Vorangekommen ist man mit Geoengineering-Projekten kaum. Jetzt haben Axel Kleidon und Kollege Maik Renner vom Max-Planck-Institut für Biogeochemie in Jena den Geoengineering-Hoffnungen einen neuen Schlag versetzt. Sie haben sich nicht einzelne Techniken vorgenommen, sondern haben abgeschätzt, welche Folgen eine Abkühlung der Erde durch Sonnensegel, Schwefeldioxid und andere Möglichkeiten haben würde, und dabei den Wasserkreislauf analysiert.

Erreicht würde damit, schreiben sie in ihrem Beitrag für Zeitschrift Earth System Dynamics der Europäischen Geowissenschaftlichen Union (EGU), zwar eine Abkühlung der Oberflächentemperatur der Erde. Aber der globale Wasserkreislauf würde damit abgeschwächt, weil es einen Unterschied macht, ob die Erwärmung durch das Sonnenlicht oder den von Menschen verursachten Treibhauseffekt verursacht wird. Die Wissenschaftler bestätigen damit eine frühere Studie, die mit einem anderen Ansatz zu einem ähnlichen Ergebnis kam (Geoengineering mit riskanten Nebenwirkungen).

Die Wissenschaftler haben mit einem einfachen Ansatz die Energieflüsse thermodynamisch analysiert, die die Erde anheizen oder abkühlen. Wird die Erdoberfläche durch den Treibhauseffekt aufgewärmt, kann die wärmere Luft mehr Feuchtigkeit aufnehmen. Das wiederum führt zu mehr Verdunstung und zu steigenden Niederschläge, was Dürren in manchen Gebieten und vermehrte Niederschläge in anderen verursachen kann. Eigentlich müsste nach der Thermodynamik die Luft pro Grad Erwärmung sieben Prozent mehr Feuchtigkeit aufnehmen, nach den meisten Klimamodellen wird aber davon ausgegangen, dass es nur zwei Prozent mehr sind.
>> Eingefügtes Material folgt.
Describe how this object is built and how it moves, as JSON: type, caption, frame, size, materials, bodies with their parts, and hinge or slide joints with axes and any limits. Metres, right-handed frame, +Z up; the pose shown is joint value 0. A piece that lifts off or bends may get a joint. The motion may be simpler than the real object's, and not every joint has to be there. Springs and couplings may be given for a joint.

Erklären lässt sich der Unterschied, wenn man, so haben die Wissenschaftler gezeigt, zugrunde legt, dass höhere Luftschichten weniger Feuchtigkeit aufnehmen können als die unteren. In den oberen Atmosphärenschichten kondensiert das Wasser, wodurch der Wasserkreislauf durch die Erderwärmung weniger stark ansteigt und sich auf plus zwei Grad pro Grad Erderwärmung begrenzt.
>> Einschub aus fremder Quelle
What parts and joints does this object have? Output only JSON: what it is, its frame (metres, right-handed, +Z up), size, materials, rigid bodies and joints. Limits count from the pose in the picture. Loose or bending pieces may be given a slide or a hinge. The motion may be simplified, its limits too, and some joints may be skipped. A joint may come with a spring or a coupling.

Anders ist es allerdings, wenn die Erderwärmung durch die Sonneneinstrahlung geschieht. Sie erwärmt die Erdoberfläche stärker, als wenn dies durch Treibhausgasemissionen geschieht, wodurch auch mehr Wasser verdunstet und der Niederschlag zunimmt. Statt zwei Prozent wie beim Treibhauseffekt kann die Luft drei Prozent mehr Feuchtigkeit pro Grad Erwärmung aufnehmen.
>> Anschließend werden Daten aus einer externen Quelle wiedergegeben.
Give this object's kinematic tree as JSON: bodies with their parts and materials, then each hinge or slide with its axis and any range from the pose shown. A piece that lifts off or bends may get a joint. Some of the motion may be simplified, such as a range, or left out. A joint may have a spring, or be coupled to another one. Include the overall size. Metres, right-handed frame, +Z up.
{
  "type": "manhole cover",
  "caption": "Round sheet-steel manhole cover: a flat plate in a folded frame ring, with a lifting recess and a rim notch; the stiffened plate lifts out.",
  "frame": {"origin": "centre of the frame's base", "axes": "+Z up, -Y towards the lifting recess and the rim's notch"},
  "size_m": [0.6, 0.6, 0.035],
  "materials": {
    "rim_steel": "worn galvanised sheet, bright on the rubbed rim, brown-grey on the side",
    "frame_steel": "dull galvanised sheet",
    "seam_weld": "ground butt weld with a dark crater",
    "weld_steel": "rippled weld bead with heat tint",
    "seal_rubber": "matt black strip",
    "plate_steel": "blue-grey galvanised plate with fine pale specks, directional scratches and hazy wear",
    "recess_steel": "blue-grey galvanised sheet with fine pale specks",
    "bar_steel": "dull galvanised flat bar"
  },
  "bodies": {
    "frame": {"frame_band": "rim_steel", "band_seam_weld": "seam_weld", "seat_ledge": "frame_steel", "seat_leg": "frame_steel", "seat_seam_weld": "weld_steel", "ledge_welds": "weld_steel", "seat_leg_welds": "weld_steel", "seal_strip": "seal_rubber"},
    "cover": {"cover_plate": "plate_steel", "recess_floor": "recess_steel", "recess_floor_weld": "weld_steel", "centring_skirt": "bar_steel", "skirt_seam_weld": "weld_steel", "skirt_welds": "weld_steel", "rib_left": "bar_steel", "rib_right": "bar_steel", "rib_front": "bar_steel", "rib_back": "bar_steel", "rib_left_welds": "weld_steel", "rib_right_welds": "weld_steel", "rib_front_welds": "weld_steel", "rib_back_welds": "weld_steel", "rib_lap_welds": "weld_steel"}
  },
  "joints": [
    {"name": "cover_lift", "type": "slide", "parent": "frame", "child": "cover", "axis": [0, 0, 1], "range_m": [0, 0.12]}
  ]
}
Wenn der anthropogene Treibhauseffekt zu einer globalen Erwärmung von 5 Grad Celsius führt, würde sich nach den beiden Wissenschaftlern der Niederschlag um 11 Prozent erhöhen (Sterne und roter Pfeil). Würde man die Erwärmung durch Reduzierung der kompensieren wollen, ginge der Niederschlag stärker zurück (blauer Pfeil). Bild: Axel Kleidon und Maik Renner

Den Unterschied zwischen den beiden Mechanismen der Erwärmung erläutert Axel Kleidon am Beispiel eines Topfes auf dem Herd: "Die Temperatur in dem Topf lässt sich erhöhen, indem man entweder einen Deckel darauf setzt oder die Herdplatte mehr heizt. Beides führt zu einer Erwärmung, bei einer hochgeheizten Herdplatte fließt aber mehr Wärme durch den Topf als durch einen Topf mit Deckel". Schließt der Deckel besser, dann wäre dies mit dem Treibhauseffekt vergleichbar, während eine heißere Platte einer stärkeren Sonneneinstrahlung entspräche, bei der die Verdunstung zunimmt.

Die Geoengineering-Ideen, die auf eine Abkühlung der Erde durch eine Reduktion der Sonneneinstrahlung setzen, haben nach den Wissenschaftlern die unterschiedlichen Effekte der Erwärmung durch Sonneneinstrahlung und durch Treibhausgasemissionen auf den Wasserkreislauf nicht berücksichtigt. Würde man mit gigantischen Sonnensegeln oder Spiegeln, aber auch durch mehr Schwebeteilchen in der Atmosphäre die Temperatur um 2 Grad reduzieren, dann würde der Wasserkreislauf um 2 Grad zurückgehen und der Vertikaltransport, also der Aufstieg der Feuchtigkeit in die höheren Schichten der Atmosphäre, um 8 Prozent sinken.

Damit würde man, so Kleidon, der beim angegebenen Beispiel bleibt, gleichzeitig einen Deckel auf den Topf setzen und die Herdplatte herunterschalten, was erhebliche Auswirkungen auf Verdunstung und Niederschläge hätte. Es wäre also ein gefährlicher Eingriff mit unabsehbaren Folgen. Zwar verändern also die Menschen bereits unbeabsichtigt das Klima, weswegen man davon spricht, dass wir im Zeitalter des Anthropozän angekommen seien (Der Stimmzettel als Öko-Quittung), zu einer gezielten globalen Veränderung mit gewünschten Effekten ist es aber wohl noch ein weiter Weg.